As the 20th century draws towards its close and we peek cautiously at the near science-fiction image of the year 2000, what will the changes mean to the ordinary families in their homes in St Helier and St Peter Port?

There will probably be 30 or 40 television channels available to them via perfectly ordinary domestic equipment and many more with the application of slightly more sophisticated kit. Most people, I suspect, will seldom watch more than four or at the most six. Almost all channels will be aimed at mass audiences of several million viewers. Most people, I believe, will still want a good quality service reflecting life in their own small communities and that is a role which Channel Television aims to go on fulfilling right up to the start of the next century and well beyond.
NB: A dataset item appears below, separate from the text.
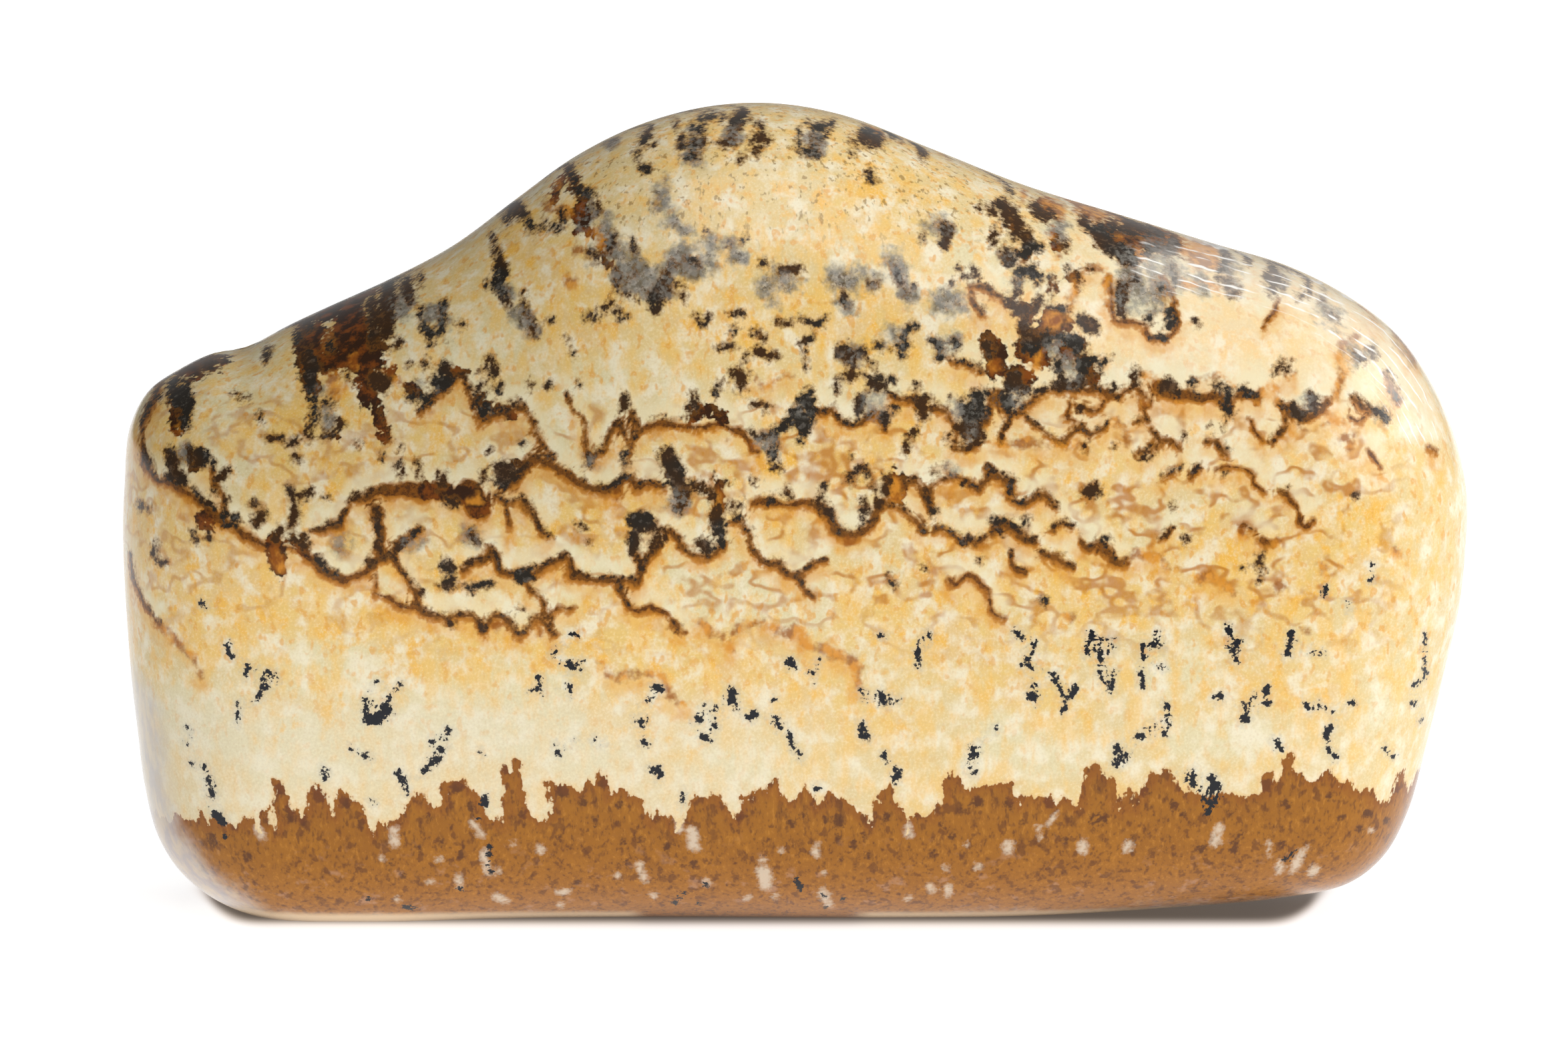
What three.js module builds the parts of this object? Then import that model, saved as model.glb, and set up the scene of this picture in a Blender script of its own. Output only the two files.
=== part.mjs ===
// A polished freeform of picture jasper: one solid stone in the shape of a thick slab with a humped top,
// every edge ground round, that stands on a narrow flat spot ground on its lower edge.
//
// Units are millimetres and +Z is up. The banded face looks along -Y, and X runs across it. The origin is
// under the middle of the stone, on the surface that it stands on.
import * as THREE from "three";

// Driving dimensions
const FRONT_DEPTH = 9.8; // from the rim's middle plane out to the banded face
const BACK_DEPTH = 9.2; // from the same plane to the back
const RIM_WIDTH = 8.6; // how far the rounding of the rim reaches in from the outline
const RIM_SQUARENESS = 2.5; // exponent of the rim's section, where 2 would give an ellipse
const CROWN = 1.3; // how much lower each face lies at the stone's ends than in its middle
const CROWN_REACH = [31, 19]; // X, Z from the middle to where the face is lower by that much
const WAVE_HEIGHT = 0.12; // soft unevenness that hand polishing leaves on the faces
const WAVE_LENGTH = [27, 21]; // X, Z
const WAVE_SHIFT = [0.8, -0.5]; // X, Z, in radians
const MIDDLE = [-0.5, 17.6]; // X, Z of the point that the rings close on

// The outline from the front as X, Z, clockwise from the left end. It has a nick beside the left shoulder.
// Along the bottom it dips under Z = 0, where the flat spot is ground.
const OUTLINE = [
  [-31.1, 17.6],
  [-31.0, 20.3],
  [-30.75, 22.75],
  [-29.95, 24.3],
  [-28.6, 25.25],
  [-27.0, 26.0],
  [-25.5, 26.25],
  [-24.6, 26.7],
  [-23.5, 27.3],
  [-21.8, 28.1],
  [-18.6, 29.55],
  [-15.8, 31.05],
  [-12.9, 33.2],
  [-10.2, 35.15],
  [-7.3, 36.6],
  [-4.0, 37.5],
  [-0.9, 37.65],
  [2.3, 37.1],
  [6.5, 35.5],
  [10.7, 33.85],
  [15.2, 32.45],
  [19.6, 31.1],
  [22.9, 30.1],
  [25.62, 28.75],
  [27.92, 27.0],
  [29.42, 24.95],
  [30.52, 22.55],
  [31.17, 19.8],
  [31.15, 17.2],
  [30.9, 14.6],
  [30.2, 11.3],
  [29.4, 7.9],
  [28.6, 4.9],
  [27.5, 2.8],
  [25.8, 1.45],
  [22.6, 0.75],
  [17.4, 0.3],
  [11.0, -0.06],
  [4.5, -0.14],
  [-2.0, -0.12],
  [-8.0, -0.12],
  [-14.0, -0.22],
  [-19.8, -0.48],
  [-24.0, -0.32],
  [-26.6, 0.5],
  [-28.5, 1.95],
  [-29.6, 3.7],
  [-30.2, 6.1],
  [-30.5, 8.6],
  [-30.8, 11.5],
];

// Facets
const SPAN_STEPS = 3; // steps between two points of the outline
const RIM_STEPS = 9; // rings over the rounding of the rim, on each side
const RIM_CROWDING = 1.5; // how much closer together they lie towards the outline, where 1 is not at all
const RIM_REACH = 9.8; // how far in from the outline the last of them lies, along the way to the middle
const FACE_RINGS = [0.8, 0.6, 0.4, 0.2]; // shares of the way out from the middle to the rim's end
const HALVED_RING = 0.6; // the ring that has half as many points as the one outside it

// The distance from the outline, which the rim's section follows
const FINE_POINTS = 1800; // evenly spaced points along the outline that it is worked out from
const NEAR = 0.3; // closer to the outline than this, it grows in proportion
const SHARPNESS = 6; // how closely it keeps to the shortest distance, where less rounds the corners more
const LINE_SUM = 16 / 15; // what the sum comes to at a distance of 1 from a straight line

const middle = new THREE.Vector2(...MIDDLE);
const outline = new THREE.CatmullRomCurve3(
  OUTLINE.map(([x, z]) => new THREE.Vector3(x, z, 0)),
  true,
  "centripetal",
);
outline.arcLengthDivisions = FINE_POINTS;
const finePoints = outline.getSpacedPoints(FINE_POINTS).slice(1);
const fineLength = outline.getLength() / FINE_POINTS;

// The distance from the outline, like the shortest one but with no crease where two sides are equally far.
function smoothDistance(x, z) {
  let sum = 0;
  for (const point of finePoints) sum += ((point.x - x) ** 2 + (point.y - z) ** 2) ** (-(SHARPNESS + 1) / 2);
  return ((sum * fineLength) / LINE_SUM) ** (-1 / SHARPNESS);
}

// Points round the outline, each with the way to the middle.
function outlineSpokes() {
  const points = outline.getPoints(OUTLINE.length * SPAN_STEPS).slice(1);
  return points.map(({ x, y }) => {
    const start = new THREE.Vector2(x, y);
    const inward = middle.clone().sub(start);
    return { start, length: inward.length(), inward: inward.normalize() };
  });
}

// Half the stone's thickness over its face, before the rim rounds it off.
function faceDepth(x, z, depth) {
  const dx = (x - middle.x) / CROWN_REACH[0];
  const dz = (z - middle.y) / CROWN_REACH[1];
  const waveX = Math.sin((2 * Math.PI * x) / WAVE_LENGTH[0] + WAVE_SHIFT[0]);
  const waveZ = Math.cos((2 * Math.PI * z) / WAVE_LENGTH[1] + WAVE_SHIFT[1]);
  return depth - CROWN * (dx * dx + dz * dz) + WAVE_HEIGHT * waveX * waveZ;
}

// A point of the surface at an inset along a spoke. side is -1 on the banded face and 1 on the back.
function surfacePoint(spoke, inset, side) {
  const at = (distance) => spoke.start.clone().addScaledVector(spoke.inward, distance);
  const far = at(Math.max(inset, NEAR));
  const distance = smoothDistance(far.x, far.y) * Math.min(inset / NEAR, 1);
  const flatness = Math.max(1 - distance / RIM_WIDTH, 0) ** RIM_SQUARENESS;
  const rise = (1 - flatness) ** (1 / RIM_SQUARENESS);
  const { x, y: z } = at(inset);
  return [x, side * rise * faceDepth(x, z, side < 0 ? FRONT_DEPTH : BACK_DEPTH), Math.max(z, 0)];
}

// The rings on one side, from the first one in from the outline to the last one round the middle.
function sideRings(spokes, side) {
  const rings = [];
  for (let i = 1; i <= RIM_STEPS; i++) {
    const angle = (Math.PI / 2) * (i / RIM_STEPS) ** RIM_CROWDING;
    const inset = 1 - Math.max(Math.cos(angle), 0) ** (2 / RIM_SQUARENESS);
    rings.push(spokes.map((s) => surfacePoint(s, inset * RIM_REACH, side)));
  }
  let kept = spokes;
  for (const share of FACE_RINGS) {
    if (share === HALVED_RING) kept = kept.filter((_, i) => i % 2 === 0);
    rings.push(kept.map((s) => surfacePoint(s, s.length - share * (s.length - RIM_REACH), side)));
  }
  return rings;
}

// Joins an outer ring to the next one in, which has as many points or half as many.
function stitch(triangles, outer, inner) {
  const n = inner.length;
  const step = outer.length / n;
  for (let i = 0; i < n; i++) {
    const next = (i + 1) % n;
    const a = outer[i * step];
    const b = outer[i * step + step - 1];
    const c = outer[((i + 1) * step) % outer.length];
    if (step === 1) {
      triangles.push([a, inner[next], c], [a, inner[i], inner[next]]);
    } else {
      triangles.push([a, inner[i], b], [b, inner[next], c], [b, inner[i], inner[next]]);
    }
  }
}

function stoneGeometry() {
  const positions = [];
  const addPoint = (point) => positions.push(point) - 1;
  const spokes = outlineSpokes();
  const rim = spokes.map((s) => addPoint(surfacePoint(s, 0, 1)));
  const triangles = [];
  for (const side of [-1, 1]) {
    const made = [];
    let outer = rim;
    for (const ring of sideRings(spokes, side)) {
      const inner = ring.map(addPoint);
      stitch(made, outer, inner);
      outer = inner;
    }
    const pole = addPoint(surfacePoint(spokes[0], spokes[0].length, side));
    outer.forEach((point, i) => made.push([point, pole, outer[(i + 1) % outer.length]]));
    triangles.push(...(side < 0 ? made : made.map(([a, b, c]) => [a, c, b])));
  }
  const geometry = new THREE.BufferGeometry();
  geometry.setAttribute("position", new THREE.Float32BufferAttribute(positions.flat(), 3));
  geometry.setIndex(triangles.flat());
  geometry.computeBoundingBox();
  const centre = geometry.boundingBox.getCenter(new THREE.Vector3());
  geometry.translate(-centre.x, -centre.y, -geometry.boundingBox.min.z);
  geometry.computeVertexNormals();
  return geometry;
}

const jasper = new THREE.MeshStandardMaterial({ color: 0xdcb679, roughness: 0.16, metalness: 0 });
const stone = new THREE.Mesh(stoneGeometry(), jasper);
stone.name = "jasper_stone";

const object = new THREE.Group();
object.add(stone);
export default object;
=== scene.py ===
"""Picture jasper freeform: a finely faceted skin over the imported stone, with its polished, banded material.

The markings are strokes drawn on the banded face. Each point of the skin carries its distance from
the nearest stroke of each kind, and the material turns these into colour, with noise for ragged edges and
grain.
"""
import math

import bpy
import numpy as np
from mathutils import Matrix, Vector


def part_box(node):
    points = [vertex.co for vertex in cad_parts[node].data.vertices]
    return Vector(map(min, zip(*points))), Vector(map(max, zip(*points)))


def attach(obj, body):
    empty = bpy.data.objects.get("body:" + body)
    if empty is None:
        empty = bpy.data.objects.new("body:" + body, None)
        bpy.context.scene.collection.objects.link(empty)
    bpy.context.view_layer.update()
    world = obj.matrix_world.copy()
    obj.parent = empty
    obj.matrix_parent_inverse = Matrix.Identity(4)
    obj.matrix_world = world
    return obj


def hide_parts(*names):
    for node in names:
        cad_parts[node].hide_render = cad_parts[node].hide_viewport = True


MM = 0.001
TINY = 1e-9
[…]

To look further than ten or 11 years is almost impossible, but whatever developments occur, I firmly believe that whilst communities like ours really, genuinely want to retain a vigorous local television service, it must always be possible to find a way of providing it. After all (and to return to the aviation analogy) Concorde and the jumbo jets are great, but where would the Channel Islands be without the Trislander?

After a year of development, the opening of the new television centre makes a better statement than any words of mine about the Company’s commitment to serving the Channel Islands.